Marcos Sacco, Senior Forest Operations Manager at Bracell, stresses out that the cultivation of eucalyptus trees increases soil biodiversity and fertility, especially in the areas with a historical of grazing and/or intense cattle-raising activities. “The techniques employed in the cultivation of eucalyptus trees, including after harvesting, preserve soil properties, as well as contribute to the conservation of water resources – which are essential to quality and productivity in the company’s facilities”, he says.
He adds that all of Bracell’s activities are based on scientific knowledge, through intense research, including involving national and international universities. “This knowledge is applied to forestry activities and shared among all companies in this segment”, he concludes.

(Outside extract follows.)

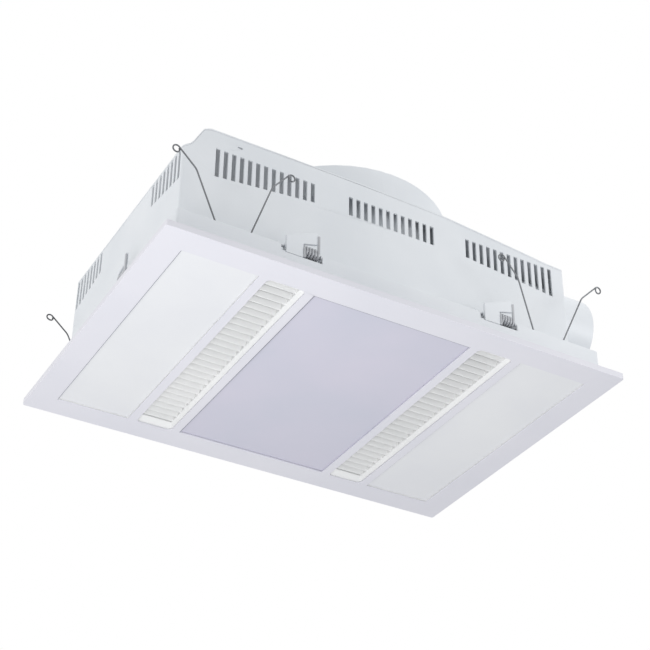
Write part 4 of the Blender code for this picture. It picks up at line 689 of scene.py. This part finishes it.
def make_world():
    """A soft pale world that looks white to the camera and in reflections."""
    world = bpy.data.worlds.new("studio")
    world.use_nodes = True
    tree = world.node_tree
    tree.nodes.clear()
    output = tree.nodes.new("ShaderNodeOutputWorld")
    soft = tree.nodes.new("ShaderNodeBackground")
    soft.inputs["Color"].default_value = SOFT_COLOUR
    soft.inputs["Strength"].default_value = SOFT_STRENGTH
    white = tree.nodes.new("ShaderNodeBackground")
    white.inputs["Color"].default_value = WHITE
    white.inputs["Strength"].default_value = 1.0
    rays = tree.nodes.new("ShaderNodeLightPath")
    either = rays.outputs["Is Camera Ray"]
    for other in ("Is Glossy Ray", "Is Transmission Ray"):
        joined = tree.nodes.new("ShaderNodeMath")
        joined.operation = "MAXIMUM"
        tree.links.new(either, joined.inputs[0])
        tree.links.new(rays.outputs[other], joined.inputs[1])
        either = joined.outputs["Value"]
    mix = tree.nodes.new("ShaderNodeMixShader")
    tree.links.new(either, mix.inputs["Fac"])
    tree.links.new(soft.outputs["Background"], mix.inputs[1])
    tree.links.new(white.outputs["Background"], mix.inputs[2])
    tree.links.new(mix.outputs["Shader"], output.inputs["Surface"])
    bpy.context.scene.world = world


def make_floor():
    """A pale floor far below the ceiling heater."""
    mesh = bpy.data.meshes.new("floor")
    half = FLOOR_SIZE / 2
    corners = [(-half, -half), (half, -half), (half, half), (-half, half)]
    mesh.from_pydata([(x, y, FLOOR_HEIGHT) for x, y in corners], [], [(0, 1, 2, 3)])
    floor = bpy.data.objects.new("floor", mesh)
    bpy.context.scene.collection.objects.link(floor)
    material, tree, shader, place = new_material("floor_paint")
    broad = noise(tree, place, FLOOR_NOISE_SCALE, BROAD_DETAIL)
    colour = two_colours(tree, broad, srgb(*FLOOR_DARK), srgb(*FLOOR_LIGHT))
    tree.links.new(colour, shader.inputs["Base Color"])
    tree.links.new(spread(tree, broad, *FLOOR_ROUGHNESS), shader.inputs["Roughness"])
    mesh.materials.append(material)


def make_camera():
    """The camera of the photograph."""
    data = bpy.data.cameras.new("camera")
    data.sensor_width = SENSOR
    data.lens = CAMERA_FOCAL_PIXELS * SENSOR / PHOTO_SIZE
    data.clip_start = CLIP_NEAR
    data.clip_end = CLIP_FAR
    camera = bpy.data.objects.new("camera", data)
    columns = (CAMERA_RIGHT, tuple(-v for v in CAMERA_DOWN), tuple(-v for v in CAMERA_FORWARD))
    turn = Matrix(columns).transposed().to_4x4()
    camera.matrix_world = Matrix.Translation(CAMERA_PLACE) @ turn
    bpy.context.scene.collection.objects.link(camera)
    bpy.context.scene.camera = camera


make_world()
make_floor()
make_camera()
make_lights()
bpy.context.scene.view_settings.view_transform = "Standard"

To show the benefits of planted forests, Bracell produced a webseries to introduce the universe of eucalyptus tree cultivation and cellulose production, using a didactic and accessible language to all audiences. One of the themes of the webseries was “Eucalyptus and the Soil”. The animation, available at Bracell’s social media (Fabebook, Instagram, LinkedIn and YouTube channel), presents the company’s forest management activities that allow the soil of eucalyptus tree forests to remain fertile and preserved.
In addition to this video, people can also watch animation “Eucalyptus, stumps and sprouts”, which is about the importance of eucalyptus stumps that remain on the soil after harvesting, allowing planted forests to receive several rounds of plantations. It also shows how this practice makes forest activity sustainable and beneficial to the environment.
Bracell is one of the largest producers of soluble and specialty cellulose in the world, having two major operations in Brazil, in the city of Camaçari, State of Bahia, and in the city of Lençóis Paulista, State of São Paulo. In addition to its operations in Brazil, Bracell has offices in Singapore and sales offices in Asia, Europe and the United States.